EXERCISE BRIEF: Return, word for word, every line that follows.

[3D code data]
__________

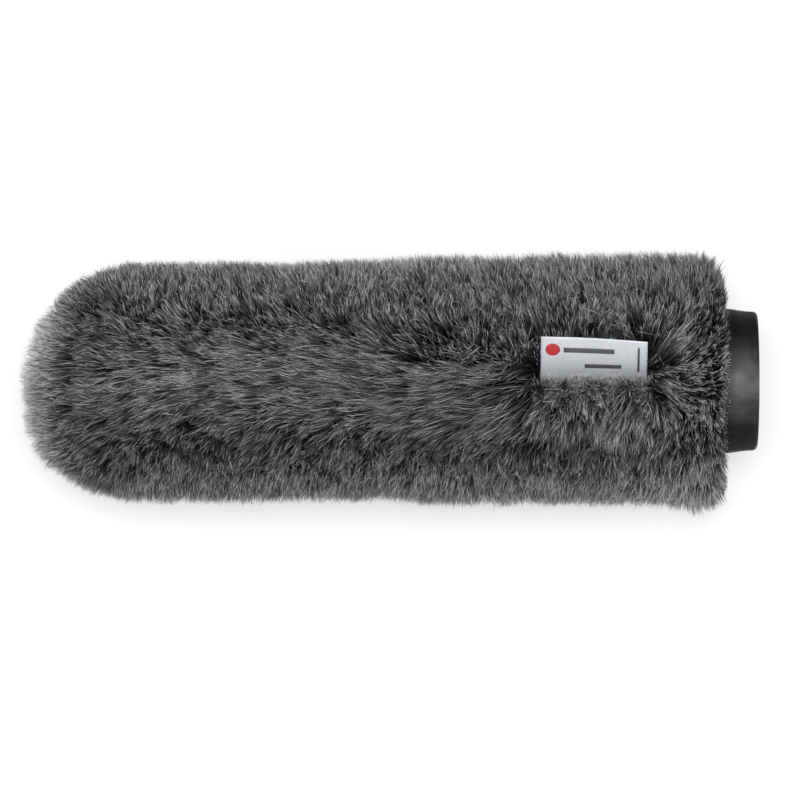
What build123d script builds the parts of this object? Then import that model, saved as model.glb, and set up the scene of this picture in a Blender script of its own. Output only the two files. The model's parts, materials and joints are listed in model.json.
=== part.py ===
from build123d import *
import os
from math import cos, radians, sin

os.makedirs("parts", exist_ok=True)

# Furry slip-on windscreen for a long interference-tube microphone. Lengths are in mm.
# X is the microphone's axis and points out of the boot, so the nose is at the -X end.
# +Z is up: the label and the lengthwise seam are on top. The origin is the centre of the
# microphone bore's mouth, in the boot's rear plane.

# ---------------------------------------------------------------- driving dimensions
overall_length = 294.0        # boot's rear plane to the tips of the nose fur

# Rubber boot
bore_radius = 9.5             # grips a 19 mm microphone
bore_grip_length = 30.0
boot_rim_radius = 27.8
boot_shoulder_radius = 29.0
boot_rim_round = 2.0
boot_wall = 2.5
rim_wall = 3.8
skirt_length = 14.0           # rubber that shows behind the fur
spigot_end_x = -34.0          # front end of the ring that carries the foam and the fur
web_rear_x = -9.0
web_front_x = -12.0
sleeve_radius = 12.0
sleeve_end_x = -45.0
relief_radius = 10.6
relief_length = 8.0

# Perforated tube that guides the microphone
tube_gap = 0.05
tube_wall = 1.45
tube_rear_x = -20.0
window_rows = 16
window_pitch = 12.0
window_length = 9.0
window_width = 4.6
windows_around = 10
first_window_x = -54.0

# Foam
foam_radius = 28.0
foam_gap = 0.1

# Knitted backing of the fur
backing_gap = 0.1
backing_thickness = 1.3
seam_angle = 50.0             # nose seam, measured at the nose's centre from the tip
seam_slit = 0.9
stitch_radius = 0.25
stitch_length = 4.0
seam_stitch_pitch = 5.0
nose_stitch_count = 36

# Hem round an elastic ring
hem_x = -18.0
elastic_radius = 1.2
hem_clearance = 0.4
hem_return = 5.5
hem_stitch_count = 40
hem_stitch_length = 2.5

# Fur pile
fur_front_radius = 47.6
fur_middle_radius = 49.4
fur_rear_radius = 50.5
fur_rear_round = 8.0
fur_rear_taper_x = -60.0      # the pile fills out behind here
fur_swell_x = -130.0          # and here, behind the slimmer front half
fur_slim_x = -150.0
fur_underside_z = -44.0       # the pile is pressed flat where the windscreen lies

# Folded label, sewn into the lengthwise seam
label_front_x = -87.1
label_rear_x = -45.0
label_height = 22.0
label_thickness = 0.6
label_lean = 47.0             # at rest, from upright towards +Y
label_swing = 40.0            # lifts this far towards upright
label_stitch_count = 8
needle_hole_gap = 0.05

# ---------------------------------------------------------------- worked out from them
nose_centre_x = fur_front_radius - overall_length
tube_inner = sleeve_radius + tube_gap
tube_outer = tube_inner + tube_wall
foam_bore = tube_outer + foam_gap
backing_inner = foam_radius + backing_gap
backing_outer = backing_inner + backing_thickness
stitch_row_radius = backing_outer + stitch_radius
pile_root = backing_outer
stitch_groove_radius = stitch_row_radius + stitch_radius + 0.2
stitch_groove_half = stitch_length / 2 + 0.4
hem_centre_radius = backing_outer + hem_clearance + elastic_radius
hem_inner = elastic_radius + hem_clearance
hem_outer = hem_inner + backing_thickness
hem_top_radius = hem_centre_radius + hem_outer
pile_hem_pocket = hem_top_radius + 2 * stitch_radius + 0.2
pile_hem_pocket_x = hem_x - hem_return - 0.5
fur_rear_x = -skirt_length
label_width = label_rear_x - label_front_x
label_middle_x = (label_front_x + label_rear_x) / 2
hinge_z = stitch_row_radius + 0.85
tail_top_z = hinge_z - 0.3
tail_bottom_z = backing_inner + 0.1


def on_nose(radius, angle):
    """Point of the lengthwise section, on a circle about the nose's centre."""
    return (nose_centre_x - radius * cos(radians(angle)), radius * sin(radians(angle)))


def nose_arc(radius, start, end):
    """Arc about the nose's centre. Angles are in degrees from the tip."""
    middle = (start + end) / 2
    ThreePointArc(on_nose(radius, start), on_nose(radius, middle), on_nose(radius, end))


def nose_zone(inner, outer, start, end):
    """Outline of a stretch of shell about the nose's centre."""
    nose_arc(inner, start, end)
    nose_arc(outer, start, end)
    Line(on_nose(inner, start), on_nose(outer, start))
    Line(on_nose(inner, end), on_nose(outer, end))


def round_x(x, radius, angle):
    """Point at a radius and an angle round the X axis. 90 degrees is the top."""
    return (x, radius * cos(radians(angle)), radius * sin(radians(angle)))


def leaning(angle, along, across):
    """Point (y, z) of the label's section: along its height, and across its thickness."""
    y = along * sin(radians(angle)) + across * cos(radians(angle))
    z = along * cos(radians(angle)) - across * sin(radians(angle))
    return (y, hinge_z + z)


# ---------------------------------------------------------------- boot
relief_front_x = -bore_grip_length - relief_length
with BuildPart() as boot:
    with BuildSketch(Plane.XY):
        with BuildLine():
            Polyline(
                (0, bore_radius),
                (0, sleeve_radius),
                (web_rear_x, sleeve_radius),
                (web_rear_x, boot_rim_radius - rim_wall),
                (0, boot_rim_radius - rim_wall),
                (0, boot_rim_radius - boot_rim_round),
            )
            JernArc((0, boot_rim_radius - boot_rim_round), (0, 1), boot_rim_round, 90)
            Spline(
                (-boot_rim_round, boot_rim_radius),
                (-skirt_length, boot_shoulder_radius),
                tangents=((-1, 0), (-1, 0)),
            )
            Polyline(
                (-skirt_length, boot_shoulder_radius),
                (-skirt_length, boot_rim_radius),
                (spigot_end_x, boot_rim_radius),
                (spigot_end_x, boot_rim_radius - boot_wall),
                (web_front_x, boot_rim_radius - boot_wall),
                (web_front_x, sleeve_radius),
                (sleeve_end_x, sleeve_radius),
                (sleeve_end_x, bore_radius),
                (relief_front_x, bore_radius),
                (relief_front_x, relief_radius),
                (-bore_grip_length, relief_radius),
                (-bore_grip_length, bore_radius),
                (0, bore_radius),
            )
        make_face()
    revolve(axis=Axis.X)
boot.part.label = "boot"
export_step(boot.part, "parts/boot.step")

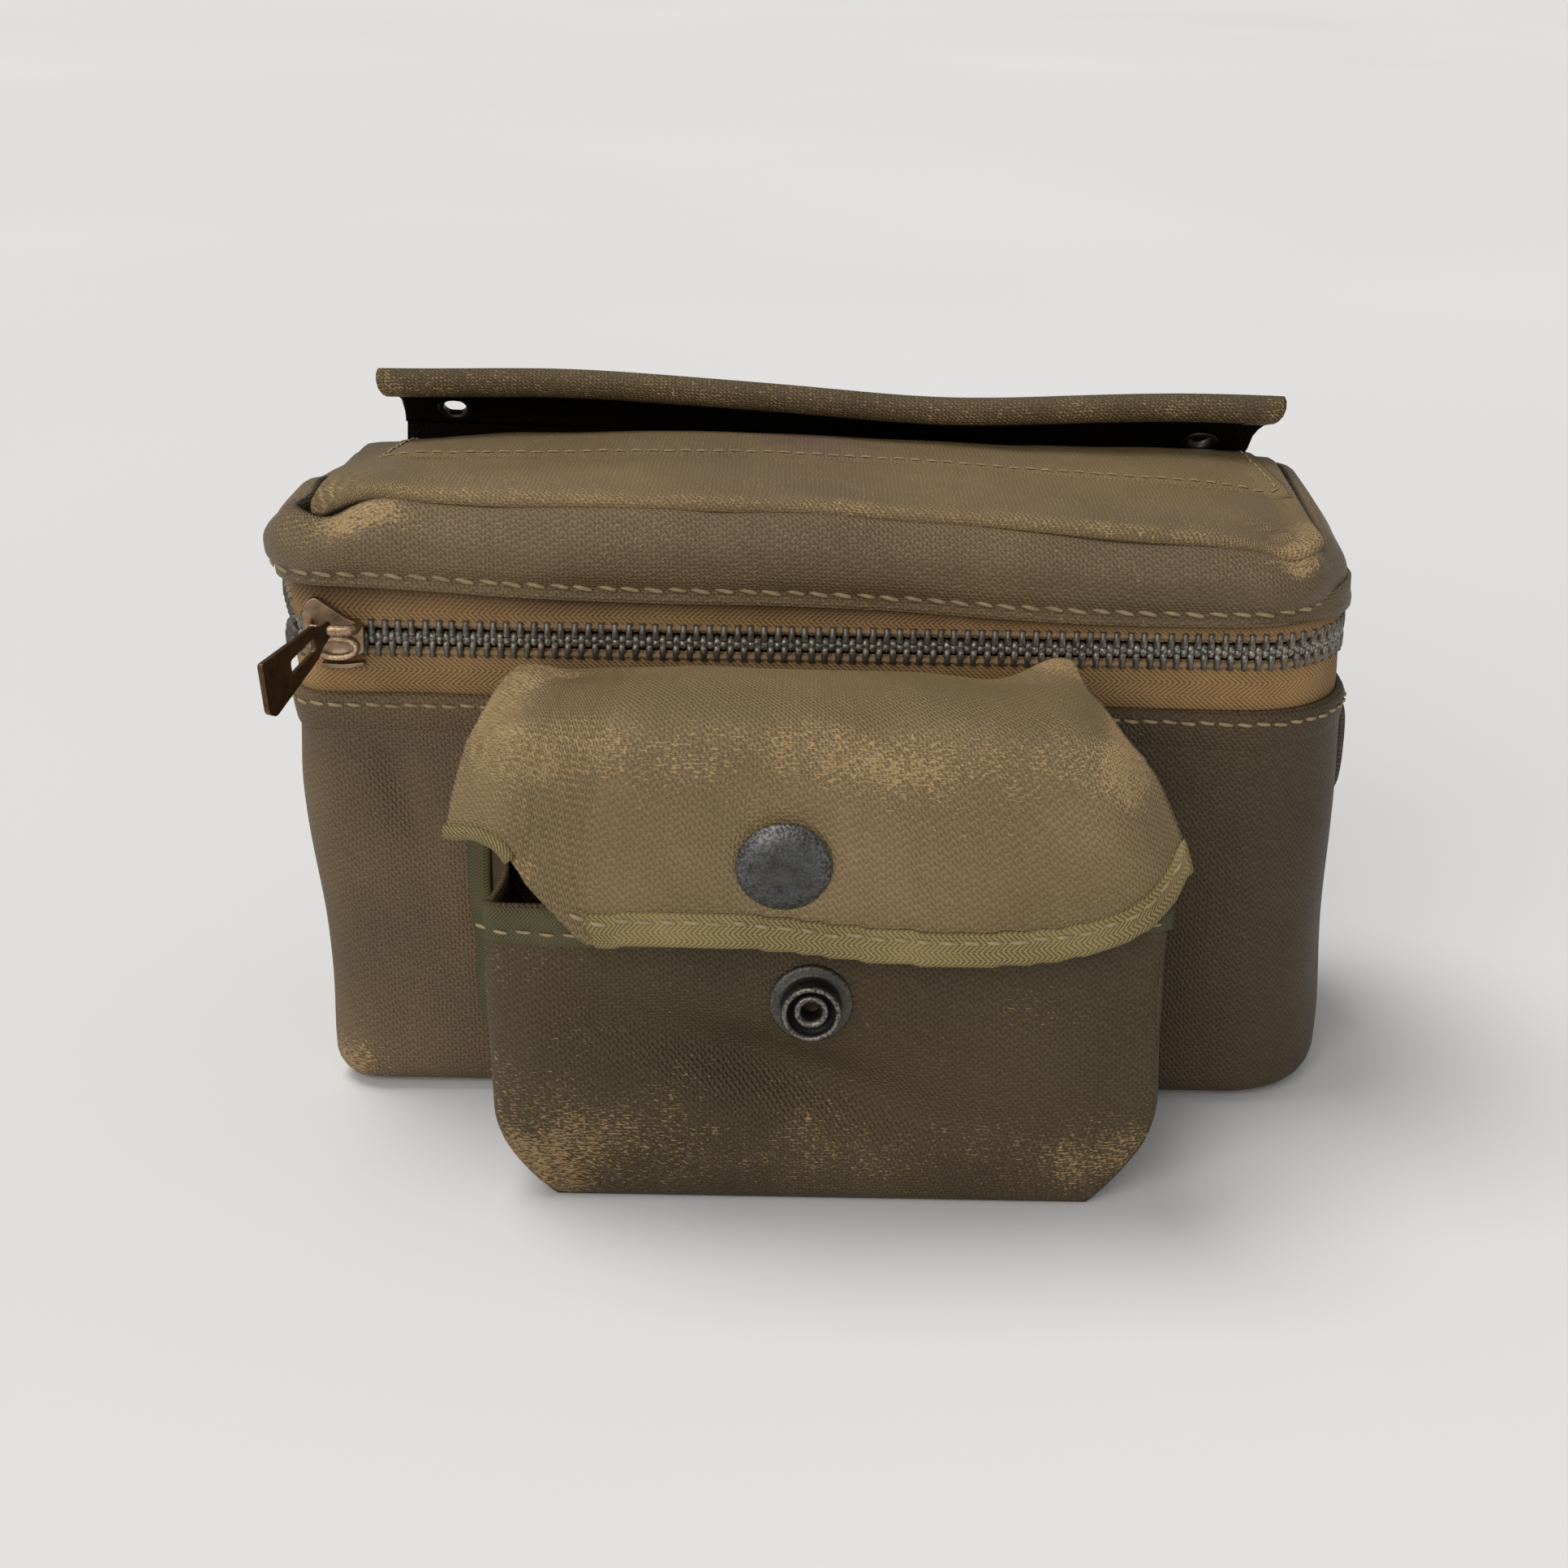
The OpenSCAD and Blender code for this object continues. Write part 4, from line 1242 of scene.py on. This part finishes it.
def pocket_front():
    """The pocket's stuffed front, worn at its ears and along its lower half."""
    a = dense_ends(1.0, 0.08, 0.026)
    zs = [*(2.6 * (1 - np.cos(np.linspace(0, 1, 6) * math.pi / 2))), *np.linspace(4, MOUTH_Z + 0.4, 42)]
    rows = []
    for z in zs:
        xs = np.interp(a, (-1, 1), (-float(pocket_half(z, -1)), float(pocket_half(z, 1))))
        rows.append(points_of(xs, pocket_depth(xs, z), z + 0.05))
    p = np.array(rows)
    p[..., 1] += 0.35 * ripple(p, 15.0, 2.2) * smooth(p[..., 2], 1, 6)
    x, z = p[..., 0], p[..., 2]
    ears = bump(x, -44, 9) * bump(z, 4, 8) + 0.9 * bump(x, 45, 9) * bump(z, 4, 8)
    wear = 0.5 * ears + 0.42 * bump(z, 9, 8) + 0.22 * bump(z, 20, 12)
    wear = wear + 0.2 * bump(x, -52, 4) + 0.2 * bump(x, -40, 18)
    obj = cloth("pocket_face", p, CANVAS_POCKET_SHADED, thick=1.0, wear=wear)
    return obj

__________

TASK SOLUTION:
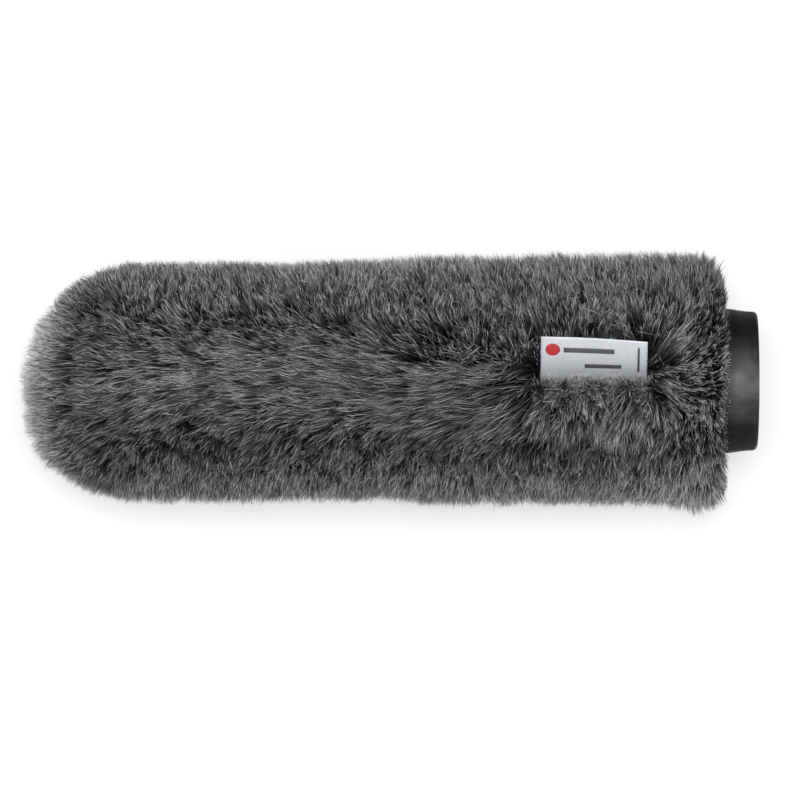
What build123d script builds the parts of this object? Then import that model, saved as model.glb, and set up the scene of this picture in a Blender script of its own. Output only the two files. The model's parts, materials and joints are listed in model.json.
=== part.py ===
from build123d import *
import os
from math import cos, radians, sin

os.makedirs("parts", exist_ok=True)

# Furry slip-on windscreen for a long interference-tube microphone. Lengths are in mm.
# X is the microphone's axis and points out of the boot, so the nose is at the -X end.
# +Z is up: the label and the lengthwise seam are on top. The origin is the centre of the
# microphone bore's mouth, in the boot's rear plane.

# ---------------------------------------------------------------- driving dimensions
overall_length = 294.0        # boot's rear plane to the tips of the nose fur

# Rubber boot
bore_radius = 9.5             # grips a 19 mm microphone
bore_grip_length = 30.0
boot_rim_radius = 27.8
boot_shoulder_radius = 29.0
boot_rim_round = 2.0
boot_wall = 2.5
rim_wall = 3.8
skirt_length = 14.0           # rubber that shows behind the fur
spigot_end_x = -34.0          # front end of the ring that carries the foam and the fur
web_rear_x = -9.0
web_front_x = -12.0
sleeve_radius = 12.0
sleeve_end_x = -45.0
relief_radius = 10.6
relief_length = 8.0

# Perforated tube that guides the microphone
tube_gap = 0.05
tube_wall = 1.45
tube_rear_x = -20.0
window_rows = 16
window_pitch = 12.0
window_length = 9.0
window_width = 4.6
windows_around = 10
first_window_x = -54.0

# Foam
foam_radius = 28.0
foam_gap = 0.1

# Knitted backing of the fur
backing_gap = 0.1
backing_thickness = 1.3
seam_angle = 50.0             # nose seam, measured at the nose's centre from the tip
seam_slit = 0.9
stitch_radius = 0.25
stitch_length = 4.0
seam_stitch_pitch = 5.0
nose_stitch_count = 36

# Hem round an elastic ring
hem_x = -18.0
elastic_radius = 1.2
hem_clearance = 0.4
hem_return = 5.5
hem_stitch_count = 40
hem_stitch_length = 2.5

# Fur pile
fur_front_radius = 47.6
fur_middle_radius = 49.4
fur_rear_radius = 50.5
fur_rear_round = 8.0
fur_rear_taper_x = -60.0      # the pile fills out behind here
fur_swell_x = -130.0          # and here, behind the slimmer front half
fur_slim_x = -150.0
fur_underside_z = -44.0       # the pile is pressed flat where the windscreen lies

# Folded label, sewn into the lengthwise seam
label_front_x = -87.1
label_rear_x = -45.0
label_height = 22.0
label_thickness = 0.6
label_lean = 47.0             # at rest, from upright towards +Y
label_swing = 40.0            # lifts this far towards upright
label_stitch_count = 8
needle_hole_gap = 0.05

# ---------------------------------------------------------------- worked out from them
nose_centre_x = fur_front_radius - overall_length
tube_inner = sleeve_radius + tube_gap
tube_outer = tube_inner + tube_wall
foam_bore = tube_outer + foam_gap
backing_inner = foam_radius + backing_gap
backing_outer = backing_inner + backing_thickness
stitch_row_radius = backing_outer + stitch_radius
pile_root = backing_outer
stitch_groove_radius = stitch_row_radius + stitch_radius + 0.2
stitch_groove_half = stitch_length / 2 + 0.4
hem_centre_radius = backing_outer + hem_clearance + elastic_radius
hem_inner = elastic_radius + hem_clearance
hem_outer = hem_inner + backing_thickness
hem_top_radius = hem_centre_radius + hem_outer
pile_hem_pocket = hem_top_radius + 2 * stitch_radius + 0.2
pile_hem_pocket_x = hem_x - hem_return - 0.5
fur_rear_x = -skirt_length
label_width = label_rear_x - label_front_x
label_middle_x = (label_front_x + label_rear_x) / 2
hinge_z = stitch_row_radius + 0.85
tail_top_z = hinge_z - 0.3
tail_bottom_z = backing_inner + 0.1


def on_nose(radius, angle):
    """Point of the lengthwise section, on a circle about the nose's centre."""
    return (nose_centre_x - radius * cos(radians(angle)), radius * sin(radians(angle)))


def nose_arc(radius, start, end):
    """Arc about the nose's centre. Angles are in degrees from the tip."""
    middle = (start + end) / 2
    ThreePointArc(on_nose(radius, start), on_nose(radius, middle), on_nose(radius, end))


def nose_zone(inner, outer, start, end):
    """Outline of a stretch of shell about the nose's centre."""
    nose_arc(inner, start, end)
    nose_arc(outer, start, end)
    Line(on_nose(inner, start), on_nose(outer, start))
    Line(on_nose(inner, end), on_nose(outer, end))


def round_x(x, radius, angle):
    """Point at a radius and an angle round the X axis. 90 degrees is the top."""
    return (x, radius * cos(radians(angle)), radius * sin(radians(angle)))


def leaning(angle, along, across):
    """Point (y, z) of the label's section: along its height, and across its thickness."""
    y = along * sin(radians(angle)) + across * cos(radians(angle))
    z = along * cos(radians(angle)) - across * sin(radians(angle))
    return (y, hinge_z + z)


# ---------------------------------------------------------------- boot
relief_front_x = -bore_grip_length - relief_length
with BuildPart() as boot:
    with BuildSketch(Plane.XY):
        with BuildLine():
            Polyline(
                (0, bore_radius),
                (0, sleeve_radius),
                (web_rear_x, sleeve_radius),
                (web_rear_x, boot_rim_radius - rim_wall),
                (0, boot_rim_radius - rim_wall),
                (0, boot_rim_radius - boot_rim_round),
            )
            JernArc((0, boot_rim_radius - boot_rim_round), (0, 1), boot_rim_round, 90)
            Spline(
                (-boot_rim_round, boot_rim_radius),
                (-skirt_length, boot_shoulder_radius),
                tangents=((-1, 0), (-1, 0)),
            )
            Polyline(
                (-skirt_length, boot_shoulder_radius),
                (-skirt_length, boot_rim_radius),
                (spigot_end_x, boot_rim_radius),
                (spigot_end_x, boot_rim_radius - boot_wall),
                (web_front_x, boot_rim_radius - boot_wall),
                (web_front_x, sleeve_radius),
                (sleeve_end_x, sleeve_radius),
                (sleeve_end_x, bore_radius),
                (relief_front_x, bore_radius),
                (relief_front_x, relief_radius),
                (-bore_grip_length, relief_radius),
                (-bore_grip_length, bore_radius),
                (0, bore_radius),
            )
        make_face()
    revolve(axis=Axis.X)
boot.part.label = "boot"
export_step(boot.part, "parts/boot.step")

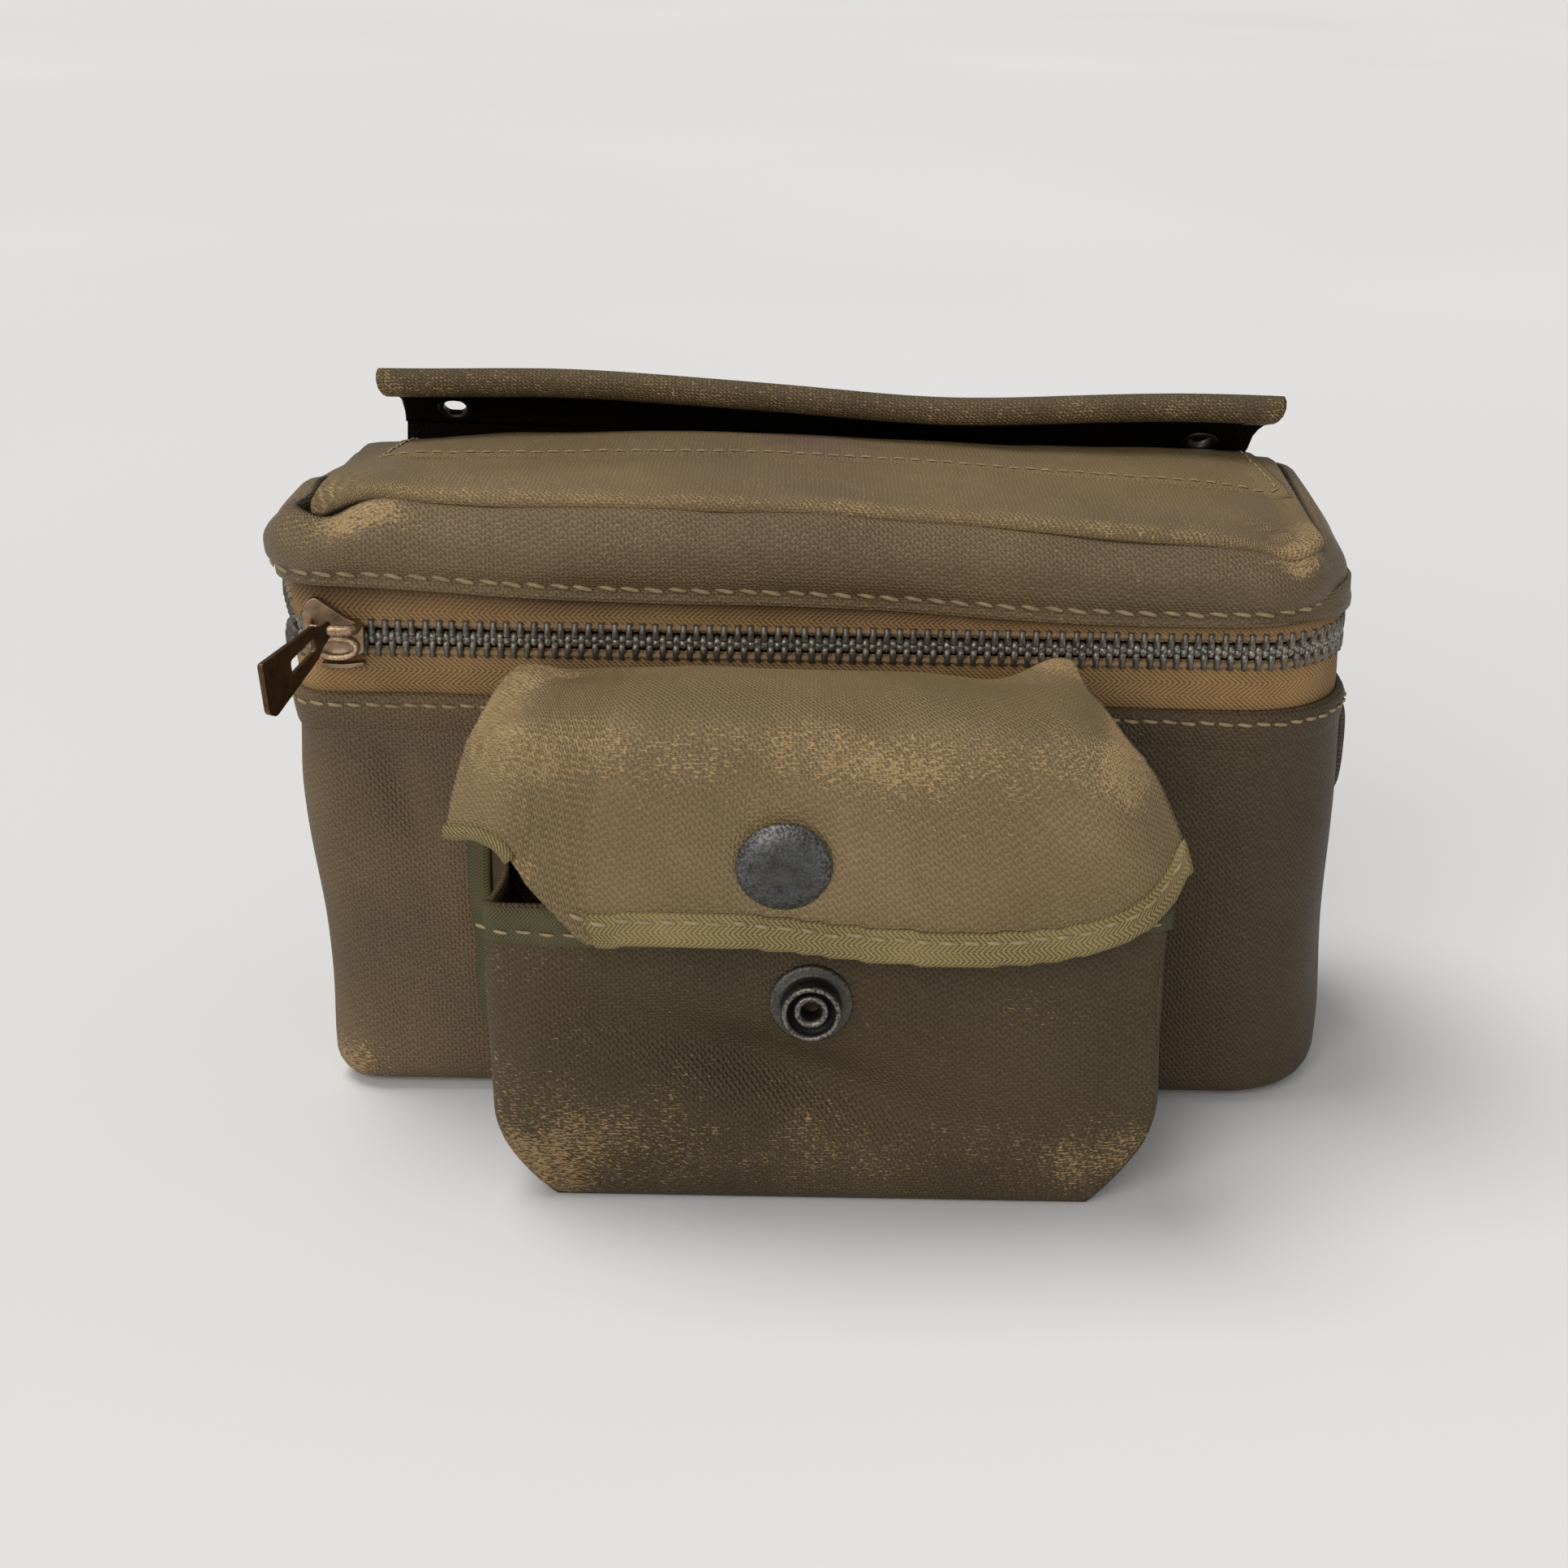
The OpenSCAD and Blender code for this object continues. Write part 4, from line 1242 of scene.py on. This part finishes it.
def pocket_front():
    """The pocket's stuffed front, worn at its ears and along its lower half."""
    a = dense_ends(1.0, 0.08, 0.026)
    zs = [*(2.6 * (1 - np.cos(np.linspace(0, 1, 6) * math.pi / 2))), *np.linspace(4, MOUTH_Z + 0.4, 42)]
    rows = []
    for z in zs:
        xs = np.interp(a, (-1, 1), (-float(pocket_half(z, -1)), float(pocket_half(z, 1))))
        rows.append(points_of(xs, pocket_depth(xs, z), z + 0.05))
    p = np.array(rows)
    p[..., 1] += 0.35 * ripple(p, 15.0, 2.2) * smooth(p[..., 2], 1, 6)
    x, z = p[..., 0], p[..., 2]
    ears = bump(x, -44, 9) * bump(z, 4, 8) + 0.9 * bump(x, 45, 9) * bump(z, 4, 8)
    wear = 0.5 * ears + 0.42 * bump(z, 9, 8) + 0.22 * bump(z, 20, 12)
    wear = wear + 0.2 * bump(x, -52, 4) + 0.2 * bump(x, -40, 18)
    obj = cloth("pocket_face", p, CANVAS_POCKET_SHADED, thick=1.0, wear=wear)
    return obj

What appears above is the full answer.